Milhões de brasileiros acompanharam sua evolução e acreditaram que, diante dos rumos ideológicos dos demais partidos e dos resultados dos governos pós-abertura política, mais cedo ou mais tarde ele seria a alternativa da maioria. E foi o que aconteceu. E esses milhões de brasileiros se emocionaram com a posse do operário-presidente, com uma sensação de "Ufa!!! Custou, mas chegamos lá." Como diria o Romário, "Valeu, peixe!" Enfim, ali estava a possibilidade de repensar nossos caminhos e buscar novas e melhores formas de superar nossos problemas, sem romper de forma irresponsável com a economia globalizada mas, também, sem exigir do povão mais sacrifícios do que ele já vinha fazendo há tanto tempo e sem repetir os descaminhos já históricos da política brasileira.

Só que, hoje, muita gente se pergunta se de fato valeu; se, de fato, "chegamos lá". A política econômica foi entregue a representantes dos mesmos interesses financeiros contra os quais se votou em 2002; e os mesmos argumentos que então se usavam se repetem hoje nas bocas dos "companheiros": o salário mínimo é o grande vilão a ser contido; os juros altos são o melhor remédio porque crescer faz mal; a tabela do Imposto de Renda não pode ser corrigida porque o governo vai deixar de arrecadar (o que não devia estar arrecadando).

Na área social, o enfrentamento da pobreza beira o assistencialismo e namora o clientelismo - o tamanho da "cesta de pobres" é mais importante do que a eficácia das políticas adotadas - que garante votos nos grotões.
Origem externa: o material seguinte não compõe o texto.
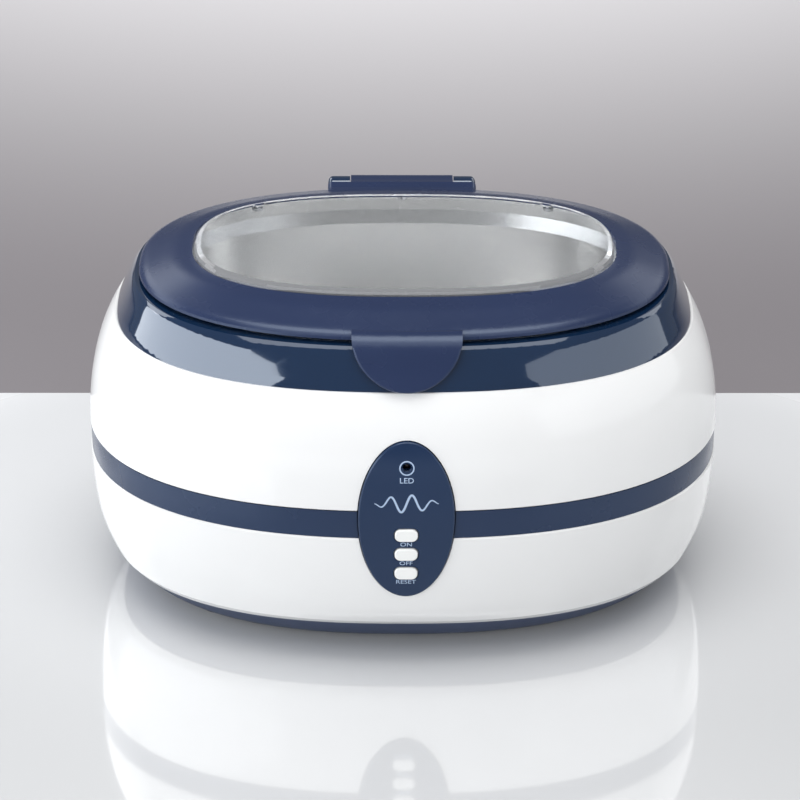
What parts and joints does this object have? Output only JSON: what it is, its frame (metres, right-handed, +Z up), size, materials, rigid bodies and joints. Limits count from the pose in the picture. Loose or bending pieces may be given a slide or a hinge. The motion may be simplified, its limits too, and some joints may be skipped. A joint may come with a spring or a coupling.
{
  "type": "ultrasonic cleaner",
  "caption": "Oval bench-top ultrasonic cleaner with a stainless tank, hinged lid with a clear window, belt trim and an oval push-button panel.",
  "frame": {"origin": "on the table, under the middle of the body", "axes": "+Z up, -Y towards the control panel, +X to the user's right facing the panel"},
  "size_m": [0.2054, 0.1479, 0.1163],
  "materials": {
    "base_navy": "satin moulded ABS",
    "belt_navy": "satin moulded ABS",
    "ring_navy": "polished moulded ABS",
    "lid_navy": "fine satin moulded ABS",
    "panel_navy": "semi-gloss moulded ABS",
    "white_shell": "polished moulded ABS",
    "button_white": "polished moulded ABS",
    "clear_plastic": "clear polished moulding",
    "stainless": "satin drawn stainless steel",
    "silicone": "translucent silicone bead",
    "rubber": "matt black",
    "zinc_steel": "zinc plated",
    "aluminium": "turned and extruded",
    "piezo": "fired, silvered faces",
    "brass": "tinned and bare brass",
    "circuit_board": "green solder mask",
    "black_plastic": "moulded nylon",
    "natural_nylon": "natural nylon",
    "ferrite": "ground ferrite",
    "winding": "taped and varnished copper winding",
    "capacitor_sleeve": "shrink sleeve",
    "capacitor_film": "dipped case",
    "fuse_glass": "glass barrel with nickel caps",
    "lead_insulation": "PVC insulation",
    "led_lens": "tinted epoxy lens",
    "legend_ink": "pad-printed ink"
  },
  "bodies": {
    "housing": {"base_plate": "base_navy", "base_screws": "zinc_steel", "belt_trim": "belt_navy", "can_capacitors": "capacitor_sleeve", "choke": "winding", "control_board": "circuit_board", "control_board_plug": "natural_nylon", "control_board_screws": "zinc_steel", "control_leads": "lead_insulation", "control_panel": "panel_navy", "diodes": "black_plastic", "electrodes": "brass", "film_capacitors": "capacitor_film", "fuse_clips": "brass", "fuse_tube": "fuse_glass", "headers": "natural_nylon", "heatsinks": "aluminium", "hinge_pin": "zinc_steel", "housing_screws": "zinc_steel", "inlet_pins": "brass", "insulating_sleeve": "black_plastic", "lower_shell": "white_shell", "main_board": "circuit_board", "main_board_screws": "zinc_steel", "mains_leads": "lead_insulation", "piezo_rings": "piezo", "power_inlet": "black_plastic", "power_led": "led_lens", "power_transistors": "black_plastic", "rubber_feet": "rubber", "switch_bodies": "black_plastic", "tank": "stainless", "tank_gasket": "silicone", "top_ring": "ring_navy", "transducer_back_mass": "zinc_steel", "transducer_bolt": "zinc_steel", "transducer_horn": "aluminium", "transducer_leads": "lead_insulation", "transformer_core": "ferrite", "transformer_winding": "winding", "upper_shell": "white_shell"},
    "lid": {"lid_frame": "lid_navy", "lid_window": "clear_plastic", "window_retainer": "lid_navy", "retainer_screws": "zinc_steel", "lid_bumpers": "rubber"},
    "button_on": {"button_on": "button_white", "plunger_on": "black_plastic"},
    "button_off": {"button_off": "button_white", "plunger_off": "black_plastic"},
    "button_reset": {"button_reset": "button_white", "plunger_reset": "black_plastic"}
  },
  "joints": [
    {"name": "lid_hinge", "type": "hinge", "parent": "housing", "child": "lid", "pos_m": [0, 0.0605, 0.1075], "axis": [-1, 0, 0], "range_deg": [0, 95]},
    {"name": "press_on", "type": "slide", "parent": "housing", "child": "button_on", "axis": [0, 1, 0], "range_m": [0, 0.0006], "stiffness_N_per_m": 3000, "springref_m": -0.0001},
    {"name": "press_off", "type": "slide", "parent": "housing", "child": "button_off", "axis": [0, 1, 0], "range_m": [0, 0.0006], "stiffness_N_per_m": 3000, "springref_m": -0.0001},
    {"name": "press_reset", "type": "slide", "parent": "housing", "child": "button_reset", "axis": [0, 1, 0], "range_m": [0, 0.0006], "stiffness_N_per_m": 3000, "springref_m": -0.0001}
  ]
}
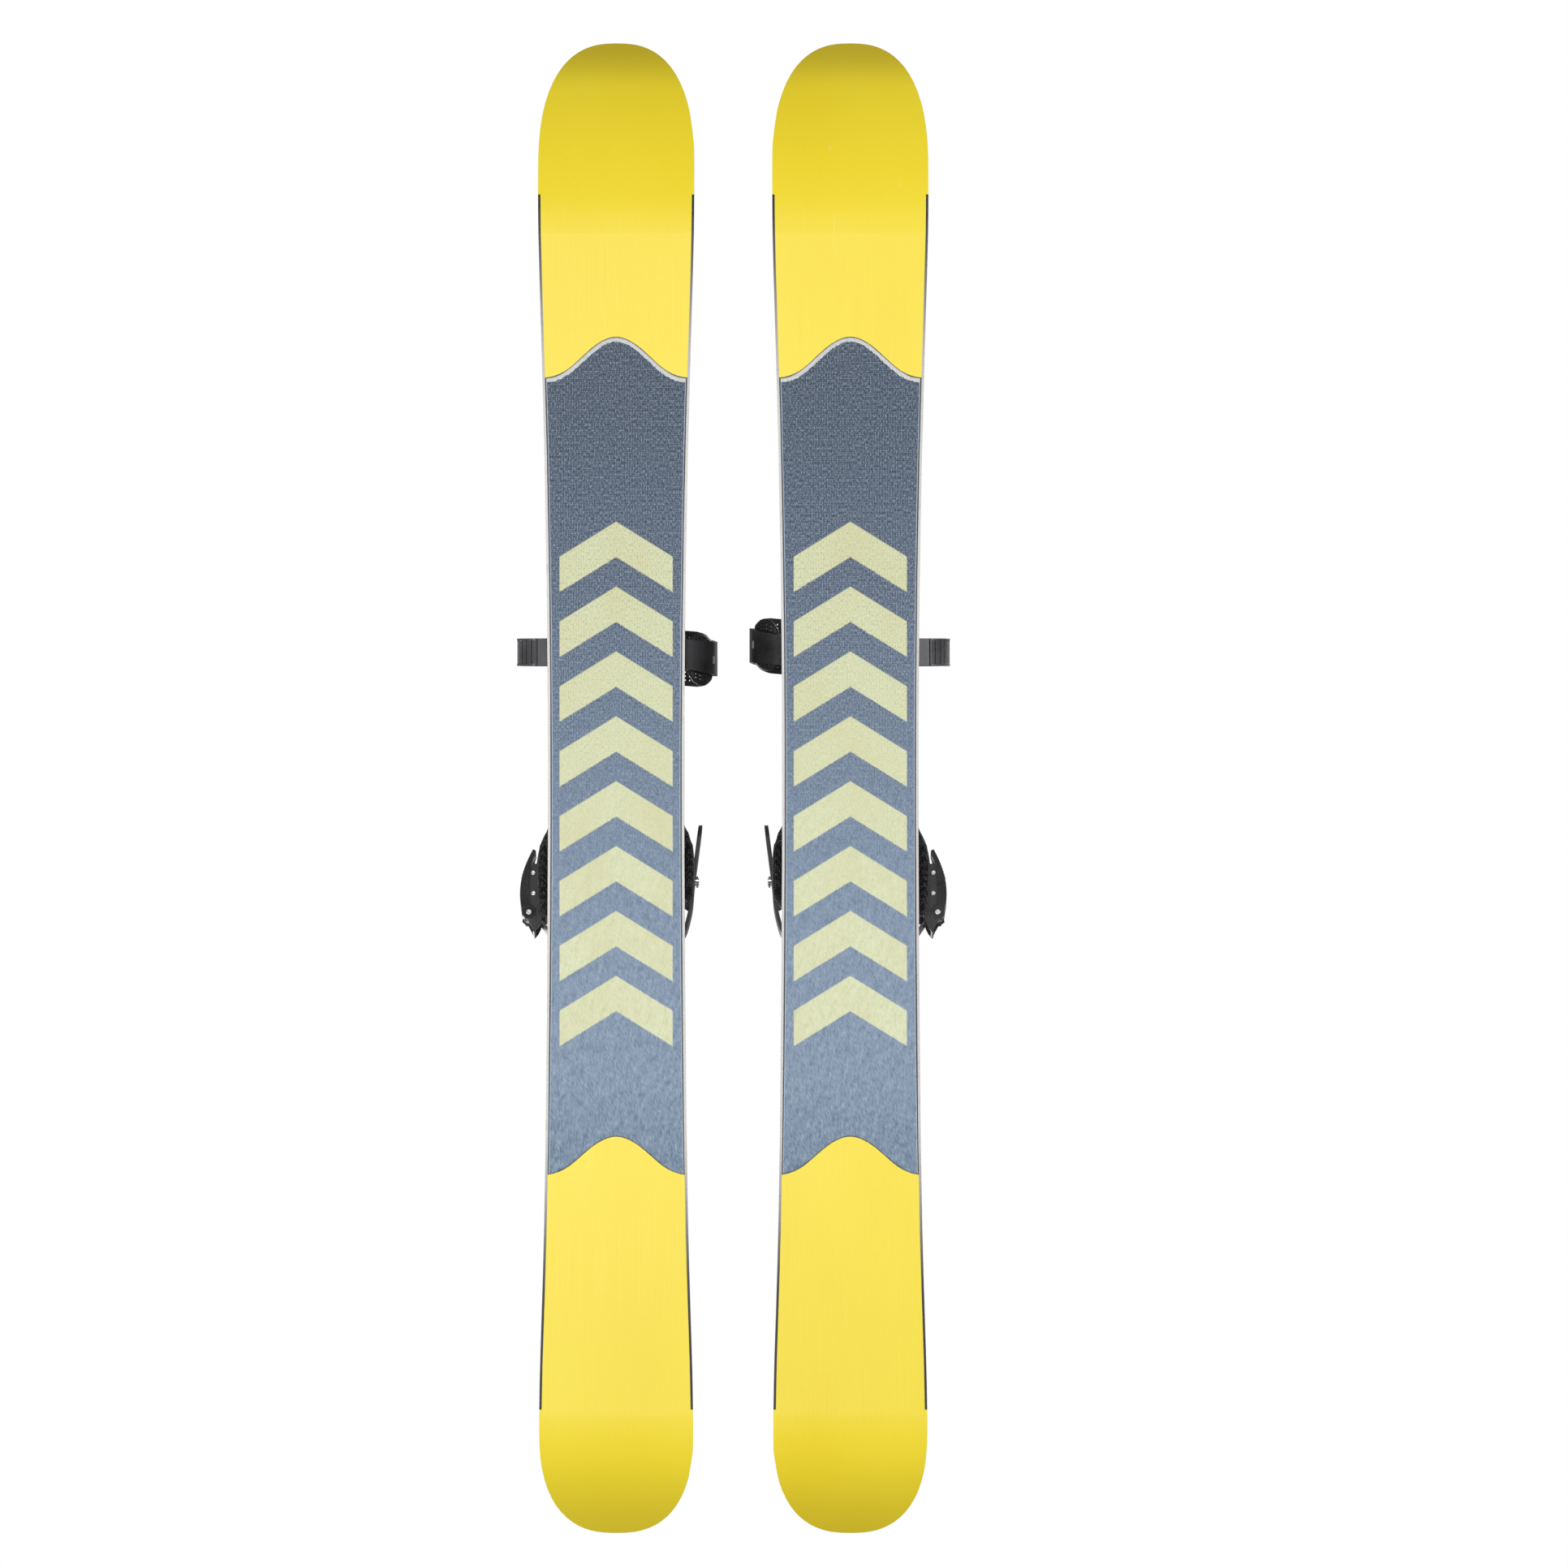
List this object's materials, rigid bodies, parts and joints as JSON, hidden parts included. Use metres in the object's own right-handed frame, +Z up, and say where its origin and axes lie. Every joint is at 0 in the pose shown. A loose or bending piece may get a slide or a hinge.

Ao mesmo tempo, esquecem-se a miséria e a violência que caminham de mãos dadas nas grandes cidades, reino das classes médias que, apesar das perdas salariais, seguem vistas como "privilegiadas". Tal como nos anos 90, a contenção dos gastos justifica a continuação do desmonte das instituições públicas, embora seja visível a queda da qualidade dos serviços prestados à população. As mortes nas portas dos hospitais e postos de assistência públicos são um terrível retrato do ponto a que chegamos.

Essa realidade fica ainda mais difícil de ser digerida diante de algumas atitudes tomadas em nome de uma "governabilidade" que, a cada novo escândalo na área política, confunde-se cada vez mais com o poder a qualquer preço. Se não for isso, o que explica as alianças que trazem para o centro do poder partidos que sabidamente representam o oposto do que se propunha? O que explica o governo se dizer parceiro de políticos cujas vidas públicas representam tudo que a maioria da sociedade repudia? O que explica a adesão cega à idéia de que não existe outro caminho senão o que está sendo trilhado, que não há nada a pensar ou a fazer de diferente, mesmo quando se sabe que existe um abismo logo adiante? Deve-se concluir que milhões de brasileiros escolheram o Dr. Jeckill mas estão convivendo com Mr. Hide?

Nesse cenário, apesar da aceitação de última hora, por parte do governo, de que a corrupção existe e deve ser apurada, e que alguns "parceiros" devem ser afastados, ainda me assalta uma grande preocupação: será que a campanha eleitoral de 2006 vai criar um Frankenstein?

AZUETE FOGAÇA é professora da Universidade Federal de Juiz de Fora e do Mestrado em Educação da Universidade Estácio de Sá, no Rio.